— START Recorded data —

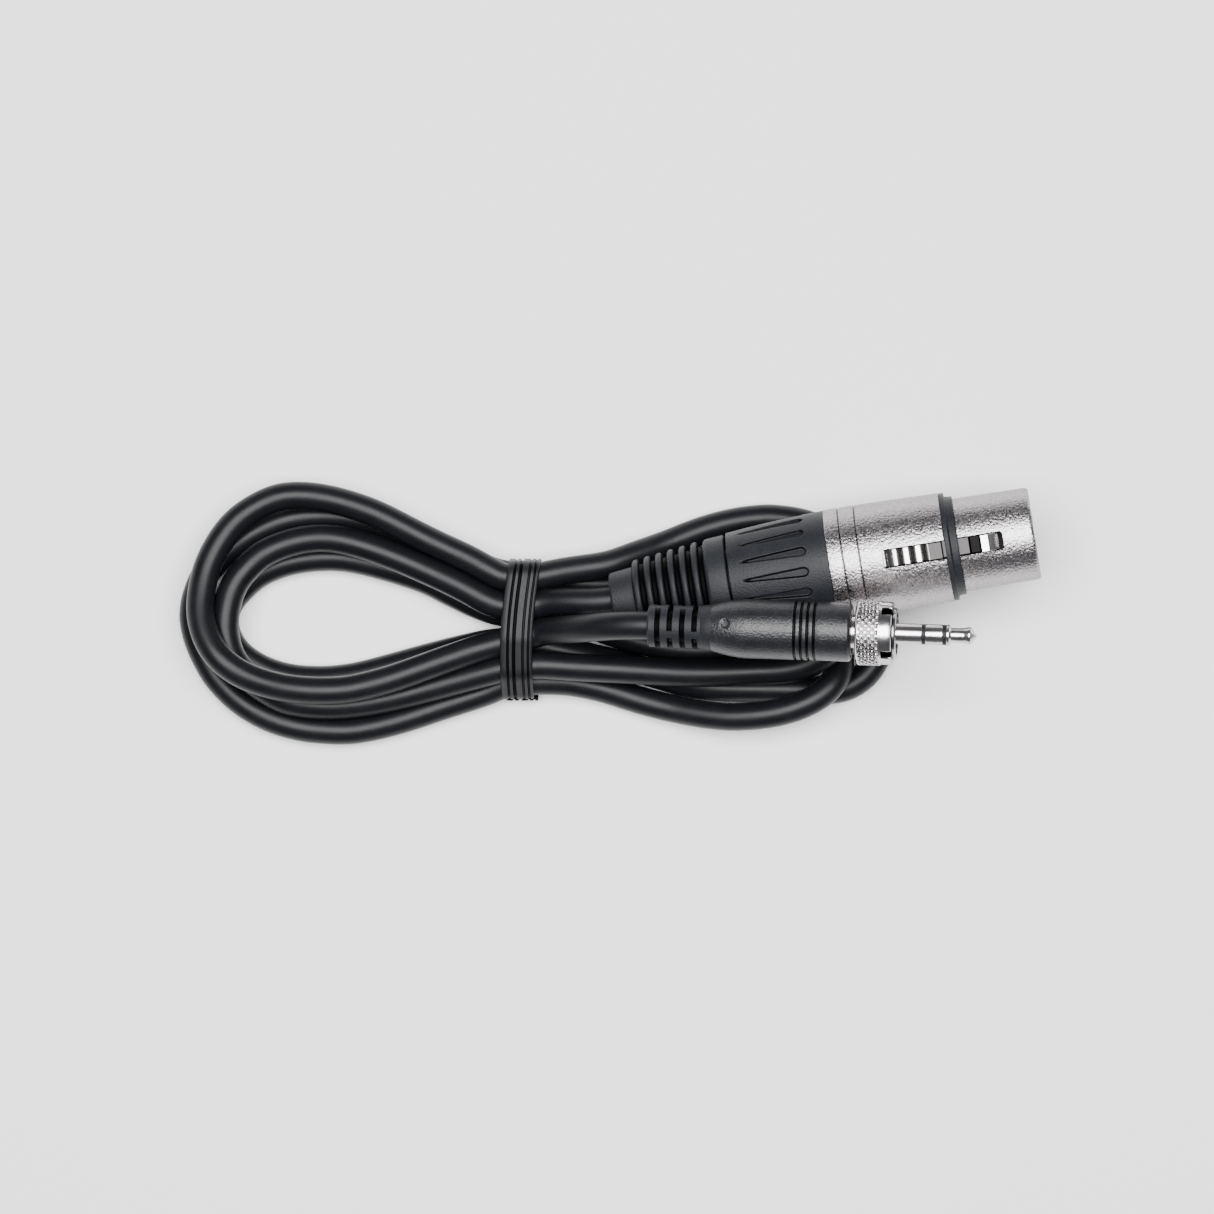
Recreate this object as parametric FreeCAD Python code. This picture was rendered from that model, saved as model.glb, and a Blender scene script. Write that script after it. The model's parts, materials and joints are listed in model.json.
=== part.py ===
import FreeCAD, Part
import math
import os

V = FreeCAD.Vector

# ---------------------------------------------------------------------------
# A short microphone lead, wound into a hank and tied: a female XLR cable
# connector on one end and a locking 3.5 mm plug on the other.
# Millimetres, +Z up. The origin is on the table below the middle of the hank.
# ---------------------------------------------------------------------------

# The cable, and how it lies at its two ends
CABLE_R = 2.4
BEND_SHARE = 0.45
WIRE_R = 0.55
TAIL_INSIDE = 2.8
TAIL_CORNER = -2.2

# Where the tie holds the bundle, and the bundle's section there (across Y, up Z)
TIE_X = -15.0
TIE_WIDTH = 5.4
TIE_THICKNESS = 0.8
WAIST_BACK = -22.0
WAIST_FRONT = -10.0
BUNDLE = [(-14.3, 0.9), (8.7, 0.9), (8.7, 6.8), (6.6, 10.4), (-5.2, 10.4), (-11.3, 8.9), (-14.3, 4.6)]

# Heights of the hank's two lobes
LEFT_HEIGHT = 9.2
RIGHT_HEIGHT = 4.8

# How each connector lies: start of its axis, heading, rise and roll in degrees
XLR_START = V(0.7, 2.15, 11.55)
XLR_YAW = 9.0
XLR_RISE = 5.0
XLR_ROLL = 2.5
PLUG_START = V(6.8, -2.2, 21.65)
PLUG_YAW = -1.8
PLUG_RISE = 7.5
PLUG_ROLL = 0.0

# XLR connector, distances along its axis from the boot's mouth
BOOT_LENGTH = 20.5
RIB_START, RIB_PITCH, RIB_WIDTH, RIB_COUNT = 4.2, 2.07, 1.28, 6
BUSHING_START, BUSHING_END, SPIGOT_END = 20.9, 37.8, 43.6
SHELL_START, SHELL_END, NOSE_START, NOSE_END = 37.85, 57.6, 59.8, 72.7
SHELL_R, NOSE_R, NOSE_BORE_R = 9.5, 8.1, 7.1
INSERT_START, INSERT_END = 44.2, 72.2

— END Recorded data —
— START Recorded data —

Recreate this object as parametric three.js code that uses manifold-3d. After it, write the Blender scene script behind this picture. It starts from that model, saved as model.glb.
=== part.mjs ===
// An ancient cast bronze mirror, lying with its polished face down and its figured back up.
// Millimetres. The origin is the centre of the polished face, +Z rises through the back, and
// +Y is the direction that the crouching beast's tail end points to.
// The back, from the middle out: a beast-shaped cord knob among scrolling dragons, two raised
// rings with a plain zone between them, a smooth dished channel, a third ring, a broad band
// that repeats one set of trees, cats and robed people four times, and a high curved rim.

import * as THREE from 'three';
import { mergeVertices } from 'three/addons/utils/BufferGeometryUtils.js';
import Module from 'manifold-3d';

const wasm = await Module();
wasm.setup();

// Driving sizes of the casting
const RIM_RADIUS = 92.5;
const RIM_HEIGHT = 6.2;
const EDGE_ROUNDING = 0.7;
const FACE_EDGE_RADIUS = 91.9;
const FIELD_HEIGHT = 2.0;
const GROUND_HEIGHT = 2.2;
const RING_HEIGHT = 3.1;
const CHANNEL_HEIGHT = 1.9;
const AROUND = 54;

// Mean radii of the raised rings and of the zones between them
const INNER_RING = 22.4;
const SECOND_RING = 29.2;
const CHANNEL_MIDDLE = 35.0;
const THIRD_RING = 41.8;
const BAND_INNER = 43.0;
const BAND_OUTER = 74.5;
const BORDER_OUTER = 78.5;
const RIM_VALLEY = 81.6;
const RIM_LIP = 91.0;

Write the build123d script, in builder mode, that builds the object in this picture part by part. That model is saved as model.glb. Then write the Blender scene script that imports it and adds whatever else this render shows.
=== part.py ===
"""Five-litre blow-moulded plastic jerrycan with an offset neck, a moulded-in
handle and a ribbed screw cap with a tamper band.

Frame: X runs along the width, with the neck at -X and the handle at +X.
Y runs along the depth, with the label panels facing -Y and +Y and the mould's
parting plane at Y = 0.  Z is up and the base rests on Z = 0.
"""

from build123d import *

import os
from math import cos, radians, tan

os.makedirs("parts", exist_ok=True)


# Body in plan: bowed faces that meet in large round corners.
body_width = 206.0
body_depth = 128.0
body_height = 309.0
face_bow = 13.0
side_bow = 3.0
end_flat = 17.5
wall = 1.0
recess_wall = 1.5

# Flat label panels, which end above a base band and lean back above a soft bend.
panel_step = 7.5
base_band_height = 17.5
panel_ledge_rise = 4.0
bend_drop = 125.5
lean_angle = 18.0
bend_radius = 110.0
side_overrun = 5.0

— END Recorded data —
— START Recorded data —

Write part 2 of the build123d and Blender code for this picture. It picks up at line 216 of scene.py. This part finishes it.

— END Recorded data —

Reproduce, without alteration, solely the lines beginning at the line that includes "Recreate this object as parametric FreeCAD" and ending at the line that includes "V = FreeCAD.Vector", both lines included.

* **The result**
Recreate this object as parametric FreeCAD Python code. This picture was rendered from that model, saved as model.glb, and a Blender scene script. Write that script after it. The model's parts, materials and joints are listed in model.json.
=== part.py ===
import FreeCAD, Part
import math
import os

V = FreeCAD.Vector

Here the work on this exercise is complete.